Borrowed Scenery in Japanese Gardens
Japanese garden design offers a sense of mystery through the use of borrowed scenery (shakkei).
Japanese Gardens The Sense of Mystery and the Borrowed View: Borrowed Scenery 借景
Mark Brazil
The significance of traditional gardens, especially that of the most famous trio known as Nihon Sanmeien, of Kenroku-en (Kanazawa), Kairaku-en in Mito, and Koraku-en in Okayama, goes without saying for Japanese people. Why, though, do westerners find Japanese gardens so enticing and so delightful?
Western gardens tend very much towards patterns; patterns in plantings, geometric patterns in design, and symmetrical patterns in lay out.

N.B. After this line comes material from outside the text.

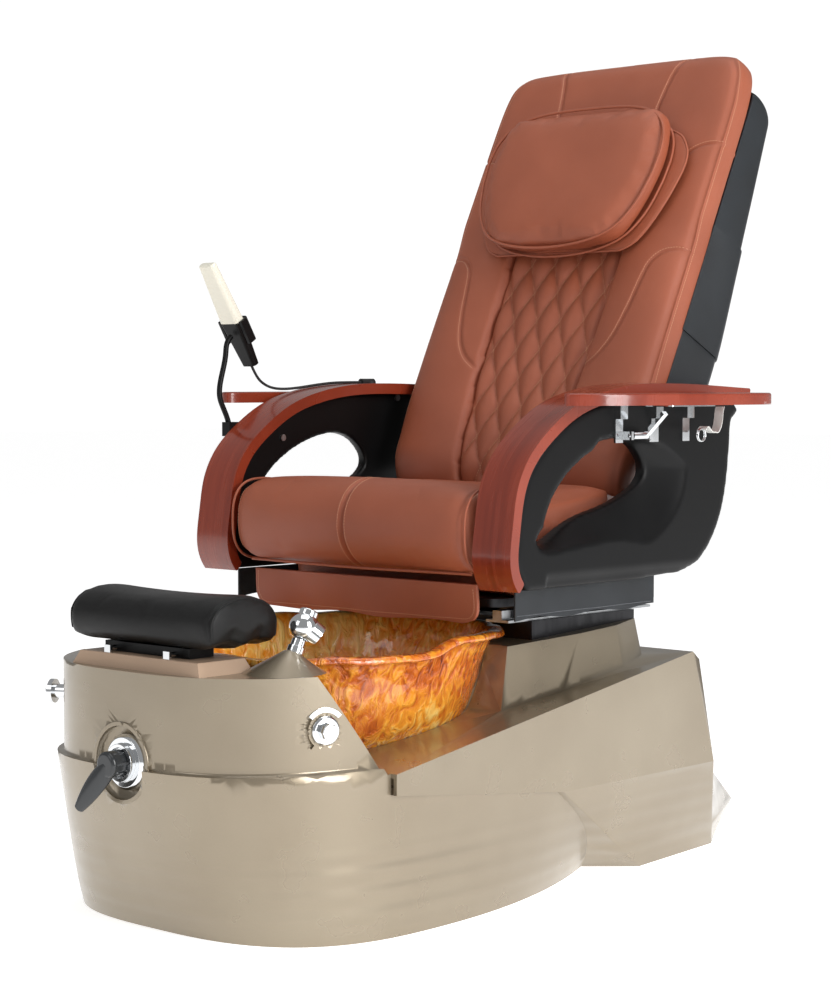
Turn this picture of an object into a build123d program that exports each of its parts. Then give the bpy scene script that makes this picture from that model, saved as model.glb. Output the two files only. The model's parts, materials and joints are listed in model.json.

They also tend to formal flowerbeds, expanses of green lawn, with major trees and larger scale plantings relegated to the fringes, the 'borders' of the garden.
Varying in size from the extensive park-like gardens of traditional country estates in England to the suburban 'yards' of the USA, western gardens are for relaxation or to please the eye, they aspire to no philosophical ideals.
Gardens of the Middle East and South Asia reflect an even stronger sense of mathematics and geometry; the intricacy of design is often exciting in its detail. Yet somehow such gardens leave the strolling visitor feeling that something is amiss, that some vital element of the garden is missing, or that the visitor's own senses are in some way unsatisfied.
That missing 'something' is crucial, for it is mystery. Without that sense of mystery, the cleverness of the western garden may evoke an initial admiration for its complexity, yet once the pattern of the garden is perceived; a second viewing reveals nothing new. The western garden then becomes the backdrop, not the focus, for other activities. A cup of tea? Tennis, anyone?
Borrowed scenery (shakkei) of Okayama Castle at Korakuen Garden in Okayama.
Ranks of stone lanterns at Daisho-in, Hagi, form pleasing patterns by daylight, and are magical when lit at night.
Traditional Japanese gardens offer the antithesis to the western garden. They are not about patterns; they typically lack symmetry, geometric patterns in layout and plantings are not the norm, and lay out is irregular. Like western gardens, the Japanese garden also varies greatly in size, from the carefully tended tiny gravel garden within a hotel foyer to the extensive classic strolling gardens, including Japan's top three already mentioned.
Somehow though they avoid being predictable, they retain a sense of mystery that lures the visitor on and on through the garden and back again and again to explore further, as one's mind's eye may wander through the glowing coals of a fire or become lost in the splashing and frothing of a mountain stream. Such gardens please the eye and mind, not through the predictability of patterns, in fact by the opposite.
Pathways and stepping stones wander, providing enticing views in miniature; their unevenness forces the walker to slow down, to contemplate and to focus on the closer, miniature view. The familiar childlike desires, to know what lies over the next hill, and what lies around the next corner, seem to be played on by the architects of such gardens.
Each rise, each corner presents a surprise, whether it is a fondly sculpted tree, artistically wrapped to protect it from the weight of winter snow in what amounts to a gardener's art form Yuki-tsuri, an exquisitely balanced, six part stone lantern, a pond, a stream, or even a mountain.
In Kenroku-en, Kanazawa, this distinctive stone lantern with twin pedestals of differing lengths has become an icon of the city.Also in Kenroku-en, Kanazawa, this distinctive, squat stone lantern stands in water.
There is a tendency, in both eastern and western gardens, to enclose, to bound, whether with walls or fences, to cut off the garden as a haven, from the outside world. Yet one of the most satisfying conceits of a certain type of Japanese garden is to provide a seemingly unbroken link to the world beyond the garden, to draw the eye of the viewer from the garden itself out into a seemingly endless world.
Whether seated in contemplation at a tiny temple garden in Kyoto, or while strolling through the open spaces of wonderful Koraku-en in Okayama, what lies beyond the garden assumes great importance because the garden designers have used plantings as if they were a series of visual stepping stones, luring the mind ever outwards to a more distant feature: a hill, a forest, or a castle.
In that way, by incorporating, or borrowing the larger view, it seems that the perfect world of the garden is much greater than encompassed in the few square metres of its physical space.
The boundary between the idealistic perfection of the garden and the imperfection of the outer world is blurred, what actually lies over its fence or wall is avoided. The seemingly endless garden entrances the mind, stimulating our senses of mystery and wonder.
A broad capped stone lantern in the garden of the Kikuya House, Hagi, has an unusual four-legged pedestal, echoing that at Kenroku-en.